# Plan for Today¶

• Talk about comprehensions and how to effectively use them.
• Generators
• Itertools
• File management (see other notebook)

# Comprehensions¶

Provide a readable and effective way of performing a particular expression on a iterable series of items.

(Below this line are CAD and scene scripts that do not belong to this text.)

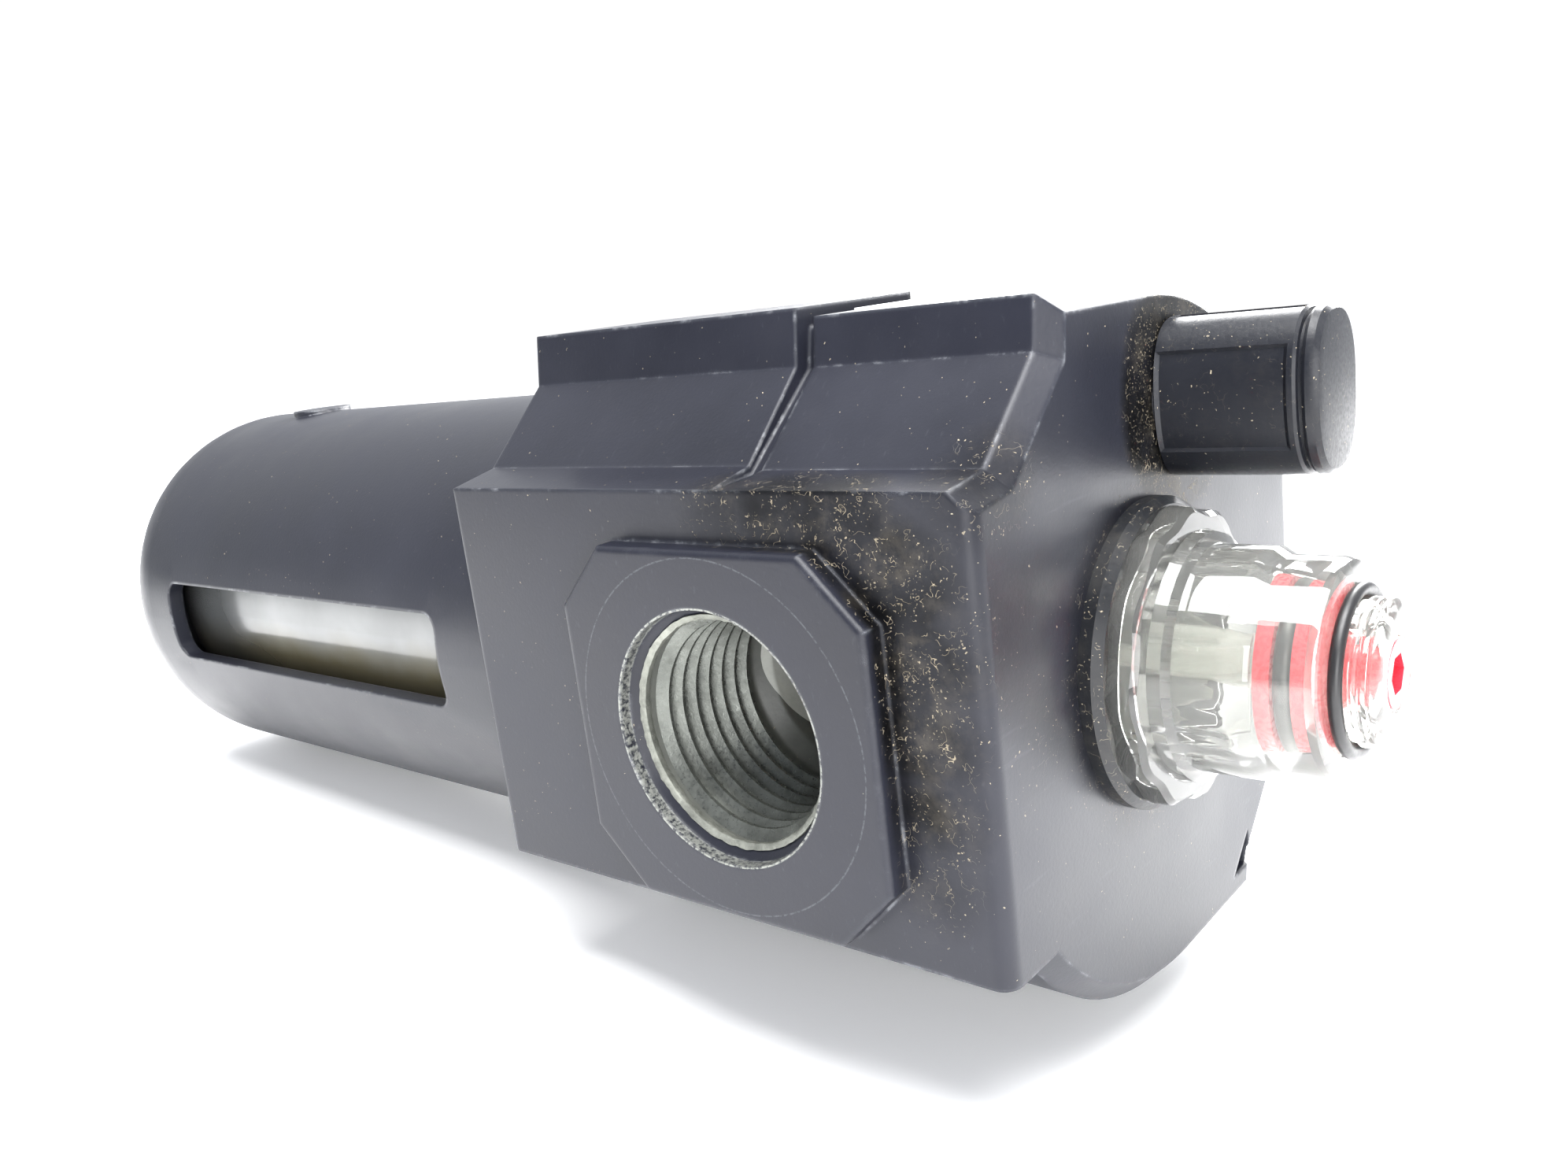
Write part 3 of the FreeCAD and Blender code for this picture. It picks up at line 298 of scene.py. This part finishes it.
guardPaint = enamel("guardPaint", (0.0090, 0.0097, 0.0145, 1), (0.0140, 0.0150, 0.0220, 1), gloss=0.36,
                    shine=0.40, dustAndShade=[], bare=[], rings=[])


# Opaque moulded plastic or rubber.
def moulded(name, low, high, gloss, grain, lintShare, shine=0.5):
    material, tree, shader, spot, skin = surface(name)
    tone = blend(tree, ramp(tree, skin.outputs["Broad"], 0.3, 0.7), low, high)
    tone, mask = lintOver(tree, spot, lintShare, tone)
    tree.links.new(tone, shader.inputs["Base Color"])
    finish = ramp(tree, skin.outputs["Fine"], 0.3, 0.7, gloss - 0.06, gloss + 0.06)
    finish = mathNode(tree, "ADD", finish, mathNode(tree, "MULTIPLY", mask, 0.3))
    tree.links.new(finish, shader.inputs["Roughness"])
    tree.links.new(bump(tree, skin.outputs["Fine"], grain, 0.00005), shader.inputs["Normal"])
    shader.inputs["Specular IOR Level"].default_value = shine
    return material


plugPlastic = moulded("plugPlastic", (0.006, 0.0065, 0.009, 1), (0.011, 0.012, 0.016, 1), 0.36, 0.25, 0.10,
                       0.28)
drainPlastic = moulded("drainPlastic", (0.012, 0.012, 0.014, 1), (0.020, 0.020, 0.023, 1), 0.5, 0.3, 0.05)
sealRubber = moulded("sealRubber", (0.006, 0.006, 0.007, 1), (0.012, 0.012, 0.013, 1), 0.38, 0.1, 0.02)
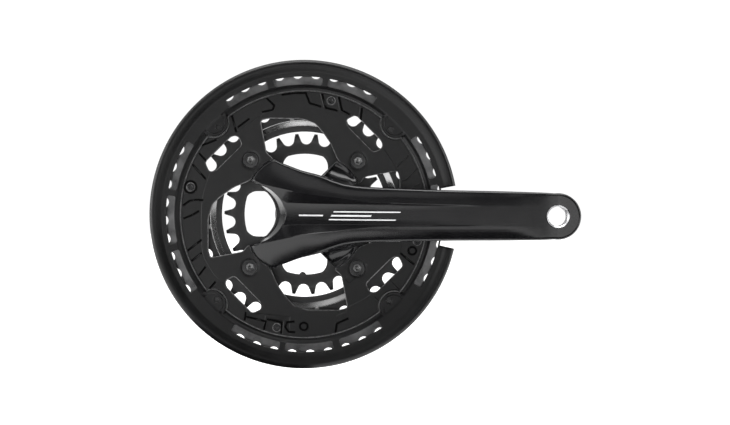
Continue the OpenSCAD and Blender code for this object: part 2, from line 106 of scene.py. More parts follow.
def oblong(x0, x1, y0, y1):
    return np.array([[x0, y0], [x1, y0], [x1, y1], [x0, y1]], float)


def mirrored_line(half):
    """A line drawn down to the x axis, carried on by its mirror image."""
    return half + [(x, -y) for x, y in half[-2::-1]]


def softened(points, cut, steps=5):
    """The outline with each corner rounded, cut being the length taken off each side."""
    p = np.asarray(points, float)
    out = []
    for i, corner in enumerate(p):
        a, b = p[i - 1], p[(i + 1) % len(p)]
        s = corner + (a - corner) * min(cut / np.linalg.norm(a - corner), 0.48)
        e = corner + (b - corner) * min(cut / np.linalg.norm(b - corner), 0.48)
        for t in np.linspace(0, 1, steps):
            out.append(s * (1 - t) ** 2 + corner * 2 * t * (1 - t) + e * t * t)
    return np.array(out)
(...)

The general form of the comprehension:

See here for more details.

## List Comprehensions¶

Using the list literals [] (brackets), we construct a for loop from within.

In [18]:
words = "This is a such a long course".split()
words

Out[18]:
['This', 'is', 'a', 'such', 'a', 'long', 'course']
In [19]:
[len(word) for word in words]

Out[19]:
[4, 2, 1, 4, 1, 4, 6]

List comprehensions are a tool for transforming one list (or any container object in Python3) into another list. This is a syntactic work around for the long standing filter() and map() functions in python.

## Set Comprehensions¶

(New to Python 3)

Using the set literals {}, we construct a for loop from within.

Recall the difference between a set and dictionary is whether there is a key:value pair within the curly brackets. When there is a key:value pair within the brackets, it's a dictionary. When there are only values, it's a set. Use type() if you are unsure.

In [20]:
{len(word) for word in words}

Out[20]:
{1, 2, 4, 6}

## Dictionary Comprehensions¶

(New to Python 3)

Using the set literals {} and assigning a key value pair {key : value}, we construct a for loop from within.

In [21]:
# Create two lists: one full of values and another of equal length full of keys.
list_of_values = [1,2,3,4,5]
list_of_keys = ['a','b','c','d','e']
length_of_the_lists = len(list_of_values)

{list_of_keys[i]:list_of_values[i] for i in range(length_of_the_lists)}

Out[21]:
{'a': 1, 'b': 2, 'c': 3, 'd': 4, 'e': 5}

## if statements in comprehensions¶

In [22]:
# Quickly produce a series of numbers
[i for i in range(10)]

Out[22]:
[0, 1, 2, 3, 4, 5, 6, 7, 8, 9]
In [23]:
[i for i in range(10) if i > 5 ]

Out[23]:
[6, 7, 8, 9]

else statements aren't valid in a comprehension, so the code statement needs to be kept simple.

In [24]:
[i  for i in range(10) if i > 5 else "hello"]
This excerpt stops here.